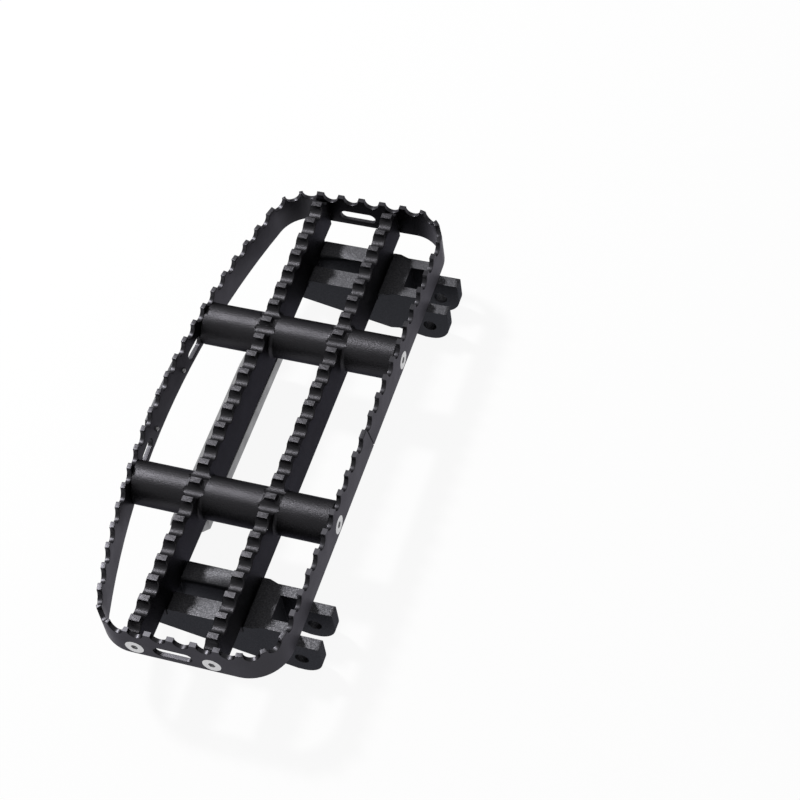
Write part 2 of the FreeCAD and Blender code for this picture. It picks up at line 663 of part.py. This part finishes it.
# Bracket castings, two bars under the rails that deepen into a pair of pivot ears
def make_bracket(label, middle):
    body = new_body(label, y=middle)
    side_view = new_sketch(body, label + "_side", "XZ_Plane")
    heel = size["pivot_x"] - 4
    polygon(side_view, [
        (-size["bracket_outer_x"], size["bracket_top"]),
        (size["shelf_end"], size["bracket_top"]),
        (size["ear_start"], size["ear_top"]),
        (size["ear_tip"], size["ear_top"]),
        (size["ear_tip"], ground),
        (heel, ground),
        (-size["bracket_outer_x"], size["toe_low"])])
    pad(body, label + "_blank", side_view, 2 * bracket_half, symmetric=True)

    plan = new_sketch(body, label + "_gaps_sketch", "XY_Plane")
    gap_half = size["rail_x"] - rail_half + size["bar_gap_under"]
    rectangle(plan, -gap_half, gap_half, gap_rear, gap_front)
    rectangle(plan, size["window_x"], size["ear_tip"] + 5,
              -size["ear_slot"] / 2, size["ear_slot"] / 2)
    pocket(body, label + "_gaps", plan, symmetric=True)

    waist = new_sketch(body, label + "_waist_sketch", "XY_Plane")
    flank = size["ear_slot"] / 2 + size["ear_thick"]
    narrow = size["waist_start"] + size["waist_run"]
    for near_side in (-1, 1):
        polygon(waist, [
            (size["waist_start"], near_side * bracket_half), (narrow, near_side * flank),
            (size["ear_tip"] + 5, near_side * flank),
            (size["ear_tip"] + 5, near_side * (bracket_half + 5)),
            (size["waist_start"], near_side * (bracket_half + 5))])
    pocket(body, label + "_waist", waist, symmetric=True)

    core = new_sketch(body, label + "_core_sketch", "XY_Plane", z=ground)
    core_half = bracket_half - size["core_side"]
    rectangle(core, size["core_start"], size["core_end"], -core_half, core_half)
    roof = size["ground_drop"] + size["bracket_top"] - size["core_roof"]
    pocket(body, label + "_core", core, roof, reverse=True)

    notches = new_sketch(body, label + "_notches_sketch", "XZ_Plane")
    for side in (-1, 1):
        rail = side * size["rail_x"]
        room = rail_half + size["notch_clear"]
        rectangle(notches, rail - room, rail + room, size["rail_low"], 0)
    pocket(body, label + "_notches", notches, symmetric=True)

    holes = new_sketch(body, label + "_holes_sketch", "XY_Plane")
    bores = new_sketch(body, label + "_bores_sketch", "XY_Plane", z=ground)
    for side in (-1, 1):
        for bar in (bar_front_y, bar_rear_y):
            circle(holes, side * size["rail_x"], bar, under_room)
            circle(bores, side * size["rail_x"], bar, size["under_bore"])
    pocket(body, label + "_holes", holes, symmetric=True)
    pocket(body, label + "_bores", bores, size["ground_drop"] + seat_z, reverse=True)

    pivot = new_sketch(body, label + "_pivot_sketch", "XZ_Plane")
    circle(pivot, size["pivot_x"], size["pivot_z"], size["pivot_radius"])
    pocket(body, label + "_pivot", pivot, symmetric=True)

    rounded(body, label + "_ear_corners", size["ear_corner"],
            lambda e: lies_at(e, x=size["ear_tip"].value, z=ground.value))
    lip_x = [side * size["rail_x"].value + flank * (rail_half + size["notch_clear"]).value
             for side in (-1, 1) for flank in (-1, 1)]
    lip_x.append(-size["bracket_outer_x"].value)
    rounded(body, label + "_lips", size["edge_round"], lambda e: any(
        lies_at(e, x=x, z=size["bracket_top"].value) for x in lip_x[1:4]))
    return body


front_bracket = make_bracket("front_bracket", size["bracket_front_y"])
rear_bracket = make_bracket("rear_bracket", size["bracket_rear_y"])

# Skid pad, a cast foot under the outboard rail and the two tubes
skid = new_body("skid_pad")
section = new_sketch(skid, "skid_section", "XZ_Plane")
polygon(section, [
    (size["skid_inner_x"], size["rail_low"]), (size["skid_top_x"], size["rail_low"]),
    (size["skid_outer_x"], size["skid_outer_z"]), (size["skid_foot_out"], ground),
    (size["skid_foot_in"], ground), (size["skid_inner_x"], size["skid_inner_low"])])
pad(skid, "skid_bar", section, size["skid_length"], symmetric=True)
toes = new_sketch(skid, "skid_toes_sketch", "YZ_Plane")
skid_half = size["skid_length"] / 2
for side in (-1, 1):
    polygon(toes, [
        (side * (skid_half - size["skid_toe_run"]), ground),
        (side * (skid_half - size["skid_toe_run"]), ground - 2),
        (side * (skid_half + 2), ground - 2),
        (side * (skid_half + 2), ground + size["skid_toe_rise"]),
        (side * skid_half, ground + size["skid_toe_rise"])])
pocket(skid, "skid_toes", toes, symmetric=True)
rounded(skid, "skid_edges", size["skid_round"], lambda e: lies_at(
    e, x=size["skid_outer_x"].value, z=size["skid_outer_z"].value) or lies_at(
    e, x=size["skid_inner_x"].value, z=size["skid_inner_low"].value))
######
→ **AIM**
Go through the material above line by line and copy it exactly.

→ **ANSWER TO THE PROBLEM**
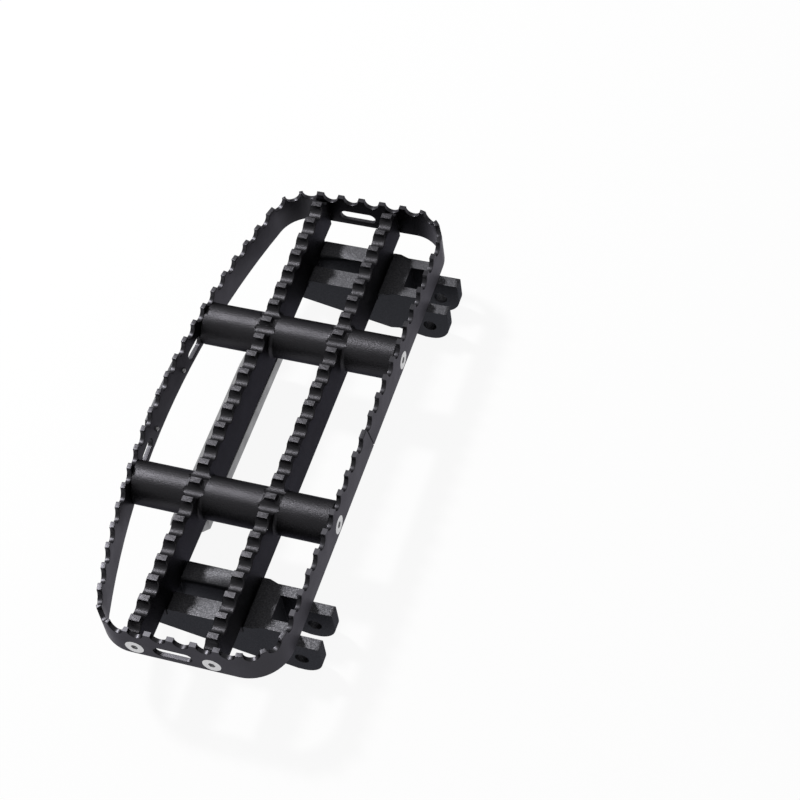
Write part 2 of the FreeCAD and Blender code for this picture. It picks up at line 663 of part.py. This part finishes it.
# Bracket castings, two bars under the rails that deepen into a pair of pivot ears
def make_bracket(label, middle):
    body = new_body(label, y=middle)
    side_view = new_sketch(body, label + "_side", "XZ_Plane")
    heel = size["pivot_x"] - 4
    polygon(side_view, [
        (-size["bracket_outer_x"], size["bracket_top"]),
        (size["shelf_end"], size["bracket_top"]),
        (size["ear_start"], size["ear_top"]),
        (size["ear_tip"], size["ear_top"]),
        (size["ear_tip"], ground),
        (heel, ground),
        (-size["bracket_outer_x"], size["toe_low"])])
    pad(body, label + "_blank", side_view, 2 * bracket_half, symmetric=True)

    plan = new_sketch(body, label + "_gaps_sketch", "XY_Plane")
    gap_half = size["rail_x"] - rail_half + size["bar_gap_under"]
    rectangle(plan, -gap_half, gap_half, gap_rear, gap_front)
    rectangle(plan, size["window_x"], size["ear_tip"] + 5,
              -size["ear_slot"] / 2, size["ear_slot"] / 2)
    pocket(body, label + "_gaps", plan, symmetric=True)

    waist = new_sketch(body, label + "_waist_sketch", "XY_Plane")
    flank = size["ear_slot"] / 2 + size["ear_thick"]
    narrow = size["waist_start"] + size["waist_run"]
    for near_side in (-1, 1):
        polygon(waist, [
            (size["waist_start"], near_side * bracket_half), (narrow, near_side * flank),
            (size["ear_tip"] + 5, near_side * flank),
            (size["ear_tip"] + 5, near_side * (bracket_half + 5)),
            (size["waist_start"], near_side * (bracket_half + 5))])
    pocket(body, label + "_waist", waist, symmetric=True)

    core = new_sketch(body, label + "_core_sketch", "XY_Plane", z=ground)
    core_half = bracket_half - size["core_side"]
    rectangle(core, size["core_start"], size["core_end"], -core_half, core_half)
    roof = size["ground_drop"] + size["bracket_top"] - size["core_roof"]
    pocket(body, label + "_core", core, roof, reverse=True)

    notches = new_sketch(body, label + "_notches_sketch", "XZ_Plane")
    for side in (-1, 1):
        rail = side * size["rail_x"]
        room = rail_half + size["notch_clear"]
        rectangle(notches, rail - room, rail + room, size["rail_low"], 0)
    pocket(body, label + "_notches", notches, symmetric=True)

    holes = new_sketch(body, label + "_holes_sketch", "XY_Plane")
    bores = new_sketch(body, label + "_bores_sketch", "XY_Plane", z=ground)
    for side in (-1, 1):
        for bar in (bar_front_y, bar_rear_y):
            circle(holes, side * size["rail_x"], bar, under_room)
            circle(bores, side * size["rail_x"], bar, size["under_bore"])
    pocket(body, label + "_holes", holes, symmetric=True)
    pocket(body, label + "_bores", bores, size["ground_drop"] + seat_z, reverse=True)

    pivot = new_sketch(body, label + "_pivot_sketch", "XZ_Plane")
    circle(pivot, size["pivot_x"], size["pivot_z"], size["pivot_radius"])
    pocket(body, label + "_pivot", pivot, symmetric=True)

    rounded(body, label + "_ear_corners", size["ear_corner"],
            lambda e: lies_at(e, x=size["ear_tip"].value, z=ground.value))
    lip_x = [side * size["rail_x"].value + flank * (rail_half + size["notch_clear"]).value
             for side in (-1, 1) for flank in (-1, 1)]
    lip_x.append(-size["bracket_outer_x"].value)
    rounded(body, label + "_lips", size["edge_round"], lambda e: any(
        lies_at(e, x=x, z=size["bracket_top"].value) for x in lip_x[1:4]))
    return body


front_bracket = make_bracket("front_bracket", size["bracket_front_y"])
rear_bracket = make_bracket("rear_bracket", size["bracket_rear_y"])

# Skid pad, a cast foot under the outboard rail and the two tubes
skid = new_body("skid_pad")
section = new_sketch(skid, "skid_section", "XZ_Plane")
polygon(section, [
    (size["skid_inner_x"], size["rail_low"]), (size["skid_top_x"], size["rail_low"]),
    (size["skid_outer_x"], size["skid_outer_z"]), (size["skid_foot_out"], ground),
    (size["skid_foot_in"], ground), (size["skid_inner_x"], size["skid_inner_low"])])
pad(skid, "skid_bar", section, size["skid_length"], symmetric=True)
toes = new_sketch(skid, "skid_toes_sketch", "YZ_Plane")
skid_half = size["skid_length"] / 2
for side in (-1, 1):
    polygon(toes, [
        (side * (skid_half - size["skid_toe_run"]), ground),
        (side * (skid_half - size["skid_toe_run"]), ground - 2),
        (side * (skid_half + 2), ground - 2),
        (side * (skid_half + 2), ground + size["skid_toe_rise"]),
        (side * skid_half, ground + size["skid_toe_rise"])])
pocket(skid, "skid_toes", toes, symmetric=True)
rounded(skid, "skid_edges", size["skid_round"], lambda e: lies_at(
    e, x=size["skid_outer_x"].value, z=size["skid_outer_z"].value) or lies_at(
    e, x=size["skid_inner_x"].value, z=size["skid_inner_low"].value))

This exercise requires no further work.